-- START AVAILABLE DATA --
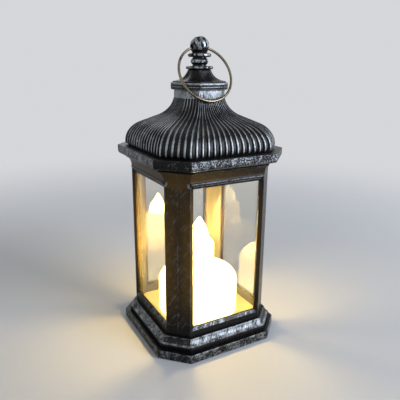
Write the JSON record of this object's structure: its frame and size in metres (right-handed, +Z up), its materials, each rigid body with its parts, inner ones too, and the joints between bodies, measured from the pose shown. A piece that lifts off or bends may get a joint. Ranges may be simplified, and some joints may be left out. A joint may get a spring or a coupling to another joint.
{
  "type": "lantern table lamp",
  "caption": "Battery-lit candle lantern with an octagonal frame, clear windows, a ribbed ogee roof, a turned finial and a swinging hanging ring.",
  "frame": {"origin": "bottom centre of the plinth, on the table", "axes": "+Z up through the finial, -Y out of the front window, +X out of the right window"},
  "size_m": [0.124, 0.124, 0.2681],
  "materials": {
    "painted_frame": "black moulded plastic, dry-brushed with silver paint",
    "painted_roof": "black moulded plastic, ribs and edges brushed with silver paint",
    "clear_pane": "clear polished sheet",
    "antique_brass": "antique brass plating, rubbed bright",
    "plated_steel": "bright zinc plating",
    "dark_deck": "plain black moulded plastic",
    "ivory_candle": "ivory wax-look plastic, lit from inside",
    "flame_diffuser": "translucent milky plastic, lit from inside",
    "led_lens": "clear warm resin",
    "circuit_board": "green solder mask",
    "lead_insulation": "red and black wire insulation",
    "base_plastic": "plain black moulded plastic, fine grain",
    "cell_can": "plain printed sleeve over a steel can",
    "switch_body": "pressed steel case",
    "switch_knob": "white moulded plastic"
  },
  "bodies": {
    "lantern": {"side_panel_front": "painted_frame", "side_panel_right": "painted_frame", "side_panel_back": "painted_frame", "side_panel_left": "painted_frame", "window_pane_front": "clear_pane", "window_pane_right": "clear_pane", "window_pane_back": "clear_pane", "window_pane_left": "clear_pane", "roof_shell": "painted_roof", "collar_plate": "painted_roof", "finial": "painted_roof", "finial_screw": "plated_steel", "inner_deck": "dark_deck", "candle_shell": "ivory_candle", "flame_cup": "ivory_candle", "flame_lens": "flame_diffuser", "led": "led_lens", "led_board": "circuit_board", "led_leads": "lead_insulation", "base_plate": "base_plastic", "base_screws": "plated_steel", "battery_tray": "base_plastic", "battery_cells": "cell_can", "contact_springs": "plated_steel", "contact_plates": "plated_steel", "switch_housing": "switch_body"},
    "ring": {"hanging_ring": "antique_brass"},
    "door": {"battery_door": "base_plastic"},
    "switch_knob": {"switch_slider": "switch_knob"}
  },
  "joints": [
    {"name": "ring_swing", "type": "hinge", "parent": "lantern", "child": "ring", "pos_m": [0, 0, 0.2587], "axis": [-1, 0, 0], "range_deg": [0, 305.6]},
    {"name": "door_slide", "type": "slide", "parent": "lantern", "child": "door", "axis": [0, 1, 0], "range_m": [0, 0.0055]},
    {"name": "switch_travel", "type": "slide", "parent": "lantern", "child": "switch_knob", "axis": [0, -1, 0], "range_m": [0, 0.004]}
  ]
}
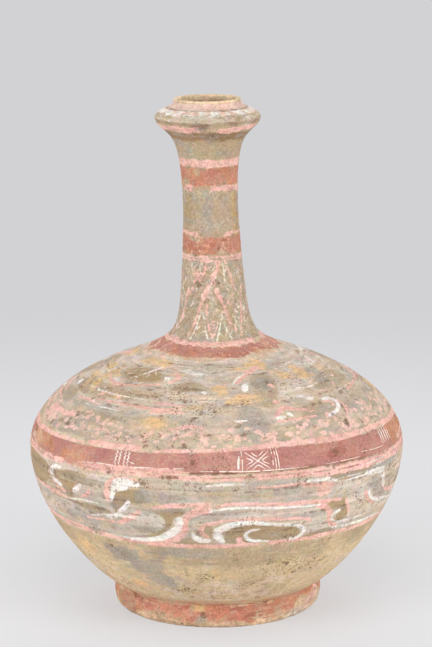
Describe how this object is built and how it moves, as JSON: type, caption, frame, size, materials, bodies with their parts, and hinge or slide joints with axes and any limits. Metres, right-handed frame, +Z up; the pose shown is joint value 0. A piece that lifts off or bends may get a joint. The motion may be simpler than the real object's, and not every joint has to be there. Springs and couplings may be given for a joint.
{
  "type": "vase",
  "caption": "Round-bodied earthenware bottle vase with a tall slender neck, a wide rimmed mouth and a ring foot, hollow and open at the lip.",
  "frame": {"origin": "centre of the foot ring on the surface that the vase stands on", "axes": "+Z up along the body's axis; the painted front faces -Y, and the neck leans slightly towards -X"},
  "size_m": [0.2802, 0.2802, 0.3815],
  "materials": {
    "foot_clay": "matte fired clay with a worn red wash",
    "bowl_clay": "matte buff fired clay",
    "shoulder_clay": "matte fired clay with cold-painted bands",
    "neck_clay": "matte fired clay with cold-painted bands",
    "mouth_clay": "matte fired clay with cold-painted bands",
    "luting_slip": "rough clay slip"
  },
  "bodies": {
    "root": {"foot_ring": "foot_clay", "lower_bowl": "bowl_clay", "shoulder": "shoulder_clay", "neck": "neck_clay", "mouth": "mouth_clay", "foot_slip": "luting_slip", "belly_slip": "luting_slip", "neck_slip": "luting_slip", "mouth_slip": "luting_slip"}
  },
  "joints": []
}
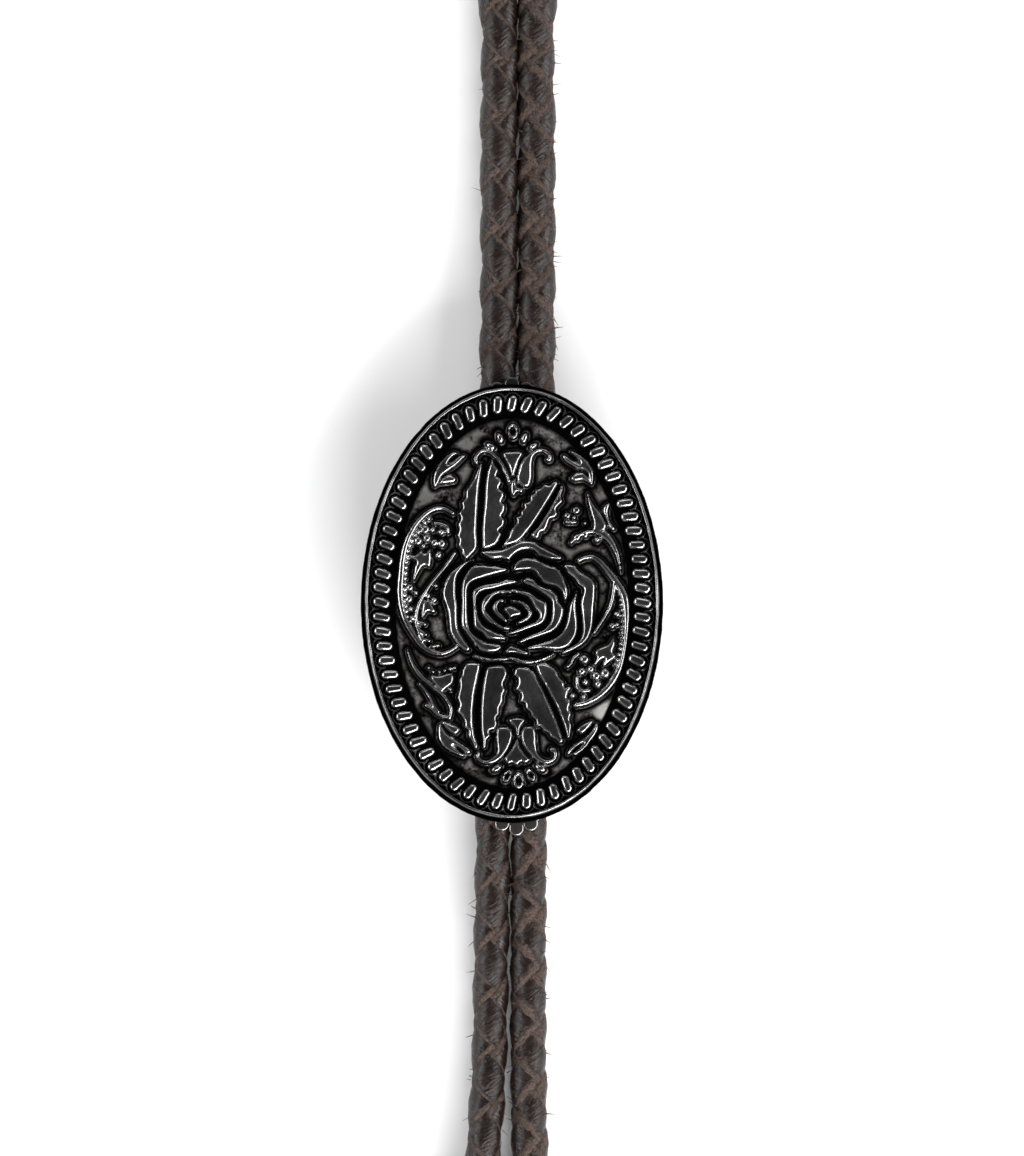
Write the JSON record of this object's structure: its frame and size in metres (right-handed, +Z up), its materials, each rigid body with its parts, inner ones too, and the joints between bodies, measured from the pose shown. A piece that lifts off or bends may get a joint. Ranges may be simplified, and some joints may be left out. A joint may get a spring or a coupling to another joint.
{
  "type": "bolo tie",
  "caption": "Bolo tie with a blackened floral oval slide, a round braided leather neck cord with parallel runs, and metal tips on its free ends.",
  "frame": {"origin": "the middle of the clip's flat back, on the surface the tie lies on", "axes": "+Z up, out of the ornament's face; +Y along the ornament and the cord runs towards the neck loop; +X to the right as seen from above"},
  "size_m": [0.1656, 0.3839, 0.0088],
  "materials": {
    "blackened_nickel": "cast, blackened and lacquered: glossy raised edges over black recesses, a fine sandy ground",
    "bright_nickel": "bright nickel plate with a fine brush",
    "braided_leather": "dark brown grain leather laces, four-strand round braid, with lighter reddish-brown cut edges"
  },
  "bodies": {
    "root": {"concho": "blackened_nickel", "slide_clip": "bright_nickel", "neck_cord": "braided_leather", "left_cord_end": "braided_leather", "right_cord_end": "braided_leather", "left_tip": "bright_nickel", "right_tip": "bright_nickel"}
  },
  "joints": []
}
-- END AVAILABLE DATA --
-- START AVAILABLE DATA --
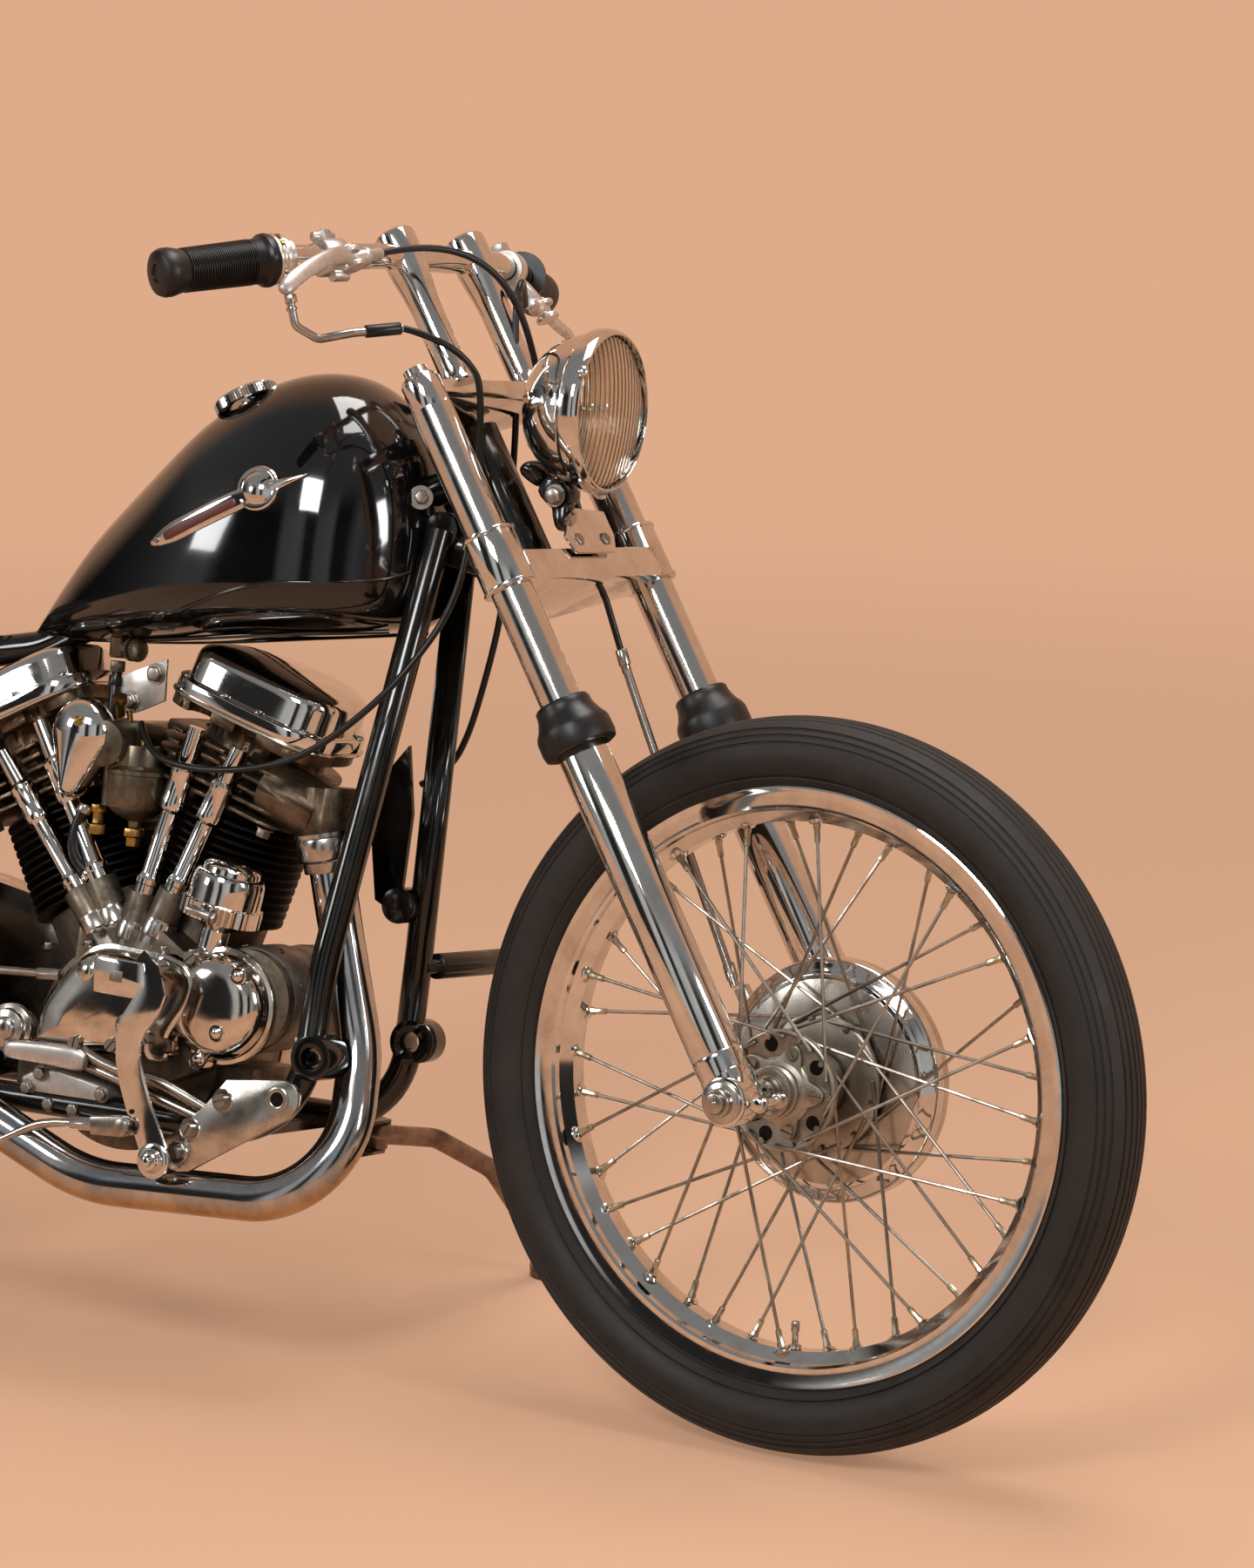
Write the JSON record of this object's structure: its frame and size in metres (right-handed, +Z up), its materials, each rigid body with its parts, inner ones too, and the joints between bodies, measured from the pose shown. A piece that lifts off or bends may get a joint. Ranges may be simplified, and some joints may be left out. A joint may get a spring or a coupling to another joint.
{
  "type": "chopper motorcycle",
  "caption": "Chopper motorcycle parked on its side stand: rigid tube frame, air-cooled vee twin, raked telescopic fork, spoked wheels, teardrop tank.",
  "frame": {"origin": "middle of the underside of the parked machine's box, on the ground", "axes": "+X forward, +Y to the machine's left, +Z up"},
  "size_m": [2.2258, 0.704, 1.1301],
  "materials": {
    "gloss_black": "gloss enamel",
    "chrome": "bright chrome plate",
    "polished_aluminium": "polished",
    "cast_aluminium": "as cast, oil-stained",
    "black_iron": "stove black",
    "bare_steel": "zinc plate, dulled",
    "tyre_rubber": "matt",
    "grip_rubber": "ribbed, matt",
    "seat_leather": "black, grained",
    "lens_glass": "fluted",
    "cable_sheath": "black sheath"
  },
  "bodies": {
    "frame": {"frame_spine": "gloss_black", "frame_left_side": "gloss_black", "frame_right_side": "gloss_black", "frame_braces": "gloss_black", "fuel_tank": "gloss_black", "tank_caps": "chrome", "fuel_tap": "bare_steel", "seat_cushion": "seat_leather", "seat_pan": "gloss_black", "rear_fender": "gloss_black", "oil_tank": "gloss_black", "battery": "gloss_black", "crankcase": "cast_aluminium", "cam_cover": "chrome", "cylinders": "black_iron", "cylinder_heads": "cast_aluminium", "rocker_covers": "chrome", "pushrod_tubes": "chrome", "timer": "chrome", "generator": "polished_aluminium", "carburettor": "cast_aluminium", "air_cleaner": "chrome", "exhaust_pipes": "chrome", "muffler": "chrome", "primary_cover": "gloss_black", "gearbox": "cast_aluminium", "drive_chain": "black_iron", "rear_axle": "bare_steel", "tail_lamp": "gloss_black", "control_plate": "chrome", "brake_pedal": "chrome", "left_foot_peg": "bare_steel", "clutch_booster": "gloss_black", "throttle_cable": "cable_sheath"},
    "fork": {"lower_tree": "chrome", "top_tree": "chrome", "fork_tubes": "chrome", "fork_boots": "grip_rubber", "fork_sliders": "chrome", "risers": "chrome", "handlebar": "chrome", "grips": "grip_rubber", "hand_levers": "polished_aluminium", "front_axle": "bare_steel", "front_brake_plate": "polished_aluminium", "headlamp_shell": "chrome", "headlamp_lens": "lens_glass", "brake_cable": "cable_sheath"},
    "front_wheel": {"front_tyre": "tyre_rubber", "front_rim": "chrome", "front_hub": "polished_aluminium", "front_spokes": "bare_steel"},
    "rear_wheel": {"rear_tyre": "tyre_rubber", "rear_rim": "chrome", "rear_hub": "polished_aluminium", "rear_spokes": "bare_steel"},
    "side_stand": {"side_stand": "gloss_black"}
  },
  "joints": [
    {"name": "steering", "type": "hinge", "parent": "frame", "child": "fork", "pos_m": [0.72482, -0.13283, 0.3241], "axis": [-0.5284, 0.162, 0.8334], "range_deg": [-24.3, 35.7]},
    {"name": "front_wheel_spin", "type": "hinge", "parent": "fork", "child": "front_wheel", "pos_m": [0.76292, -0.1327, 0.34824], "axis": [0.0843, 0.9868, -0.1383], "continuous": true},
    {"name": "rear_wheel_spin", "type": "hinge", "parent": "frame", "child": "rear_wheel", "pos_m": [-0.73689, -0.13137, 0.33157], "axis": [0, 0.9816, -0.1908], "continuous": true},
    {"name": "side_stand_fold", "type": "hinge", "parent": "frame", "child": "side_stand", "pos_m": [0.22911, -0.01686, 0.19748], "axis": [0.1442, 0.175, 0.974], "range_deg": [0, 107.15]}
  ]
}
-- END AVAILABLE DATA --
-- START AVAILABLE DATA --
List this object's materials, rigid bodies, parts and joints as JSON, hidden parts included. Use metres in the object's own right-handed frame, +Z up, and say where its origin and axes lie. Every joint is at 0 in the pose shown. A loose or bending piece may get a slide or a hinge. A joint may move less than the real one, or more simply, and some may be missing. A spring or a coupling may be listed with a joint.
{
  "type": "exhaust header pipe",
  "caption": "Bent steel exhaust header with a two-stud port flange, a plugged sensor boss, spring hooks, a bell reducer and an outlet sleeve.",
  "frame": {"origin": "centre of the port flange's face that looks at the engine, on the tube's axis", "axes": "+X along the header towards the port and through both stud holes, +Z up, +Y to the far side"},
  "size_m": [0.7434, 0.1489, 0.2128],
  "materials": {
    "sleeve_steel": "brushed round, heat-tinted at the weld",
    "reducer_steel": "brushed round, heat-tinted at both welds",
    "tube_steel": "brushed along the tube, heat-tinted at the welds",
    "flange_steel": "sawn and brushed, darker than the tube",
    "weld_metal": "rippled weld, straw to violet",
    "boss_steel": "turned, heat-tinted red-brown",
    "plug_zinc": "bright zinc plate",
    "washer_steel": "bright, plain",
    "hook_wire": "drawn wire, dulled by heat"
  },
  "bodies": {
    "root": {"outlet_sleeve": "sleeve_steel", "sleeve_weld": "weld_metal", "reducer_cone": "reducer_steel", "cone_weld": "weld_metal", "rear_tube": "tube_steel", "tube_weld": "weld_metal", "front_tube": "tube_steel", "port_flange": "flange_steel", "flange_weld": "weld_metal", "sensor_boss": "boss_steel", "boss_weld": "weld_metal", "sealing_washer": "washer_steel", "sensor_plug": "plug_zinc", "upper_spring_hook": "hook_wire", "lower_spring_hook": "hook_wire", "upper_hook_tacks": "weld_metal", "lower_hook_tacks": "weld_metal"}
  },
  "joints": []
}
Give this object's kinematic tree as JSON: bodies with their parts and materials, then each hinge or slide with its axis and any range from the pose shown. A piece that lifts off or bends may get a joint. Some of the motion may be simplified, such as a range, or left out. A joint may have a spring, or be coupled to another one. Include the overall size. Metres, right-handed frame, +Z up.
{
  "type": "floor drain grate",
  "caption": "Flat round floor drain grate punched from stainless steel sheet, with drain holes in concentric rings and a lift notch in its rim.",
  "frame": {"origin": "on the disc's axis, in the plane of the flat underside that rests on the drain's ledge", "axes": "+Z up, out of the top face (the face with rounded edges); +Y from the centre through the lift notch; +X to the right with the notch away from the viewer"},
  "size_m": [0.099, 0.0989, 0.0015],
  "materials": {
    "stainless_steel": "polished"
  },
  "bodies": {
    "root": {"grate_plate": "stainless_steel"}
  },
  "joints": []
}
-- END AVAILABLE DATA --
- [PROMPT]: Filter the entries and copy out every line with the word "their".

- [FINAL RESULT]:
Describe how this object is built and how it moves, as JSON: type, caption, frame, size, materials, bodies with their parts, and hinge or slide joints with axes and any limits. Metres, right-handed frame, +Z up; the pose shown is joint value 0. A piece that lifts off or bends may get a joint. The motion may be simpler than the real object's, and not every joint has to be there. Springs and couplings may be given for a joint.
Give this object's kinematic tree as JSON: bodies with their parts and materials, then each hinge or slide with its axis and any range from the pose shown. A piece that lifts off or bends may get a joint. Some of the motion may be simplified, such as a range, or left out. A joint may have a spring, or be coupled to another one. Include the overall size. Metres, right-handed frame, +Z up.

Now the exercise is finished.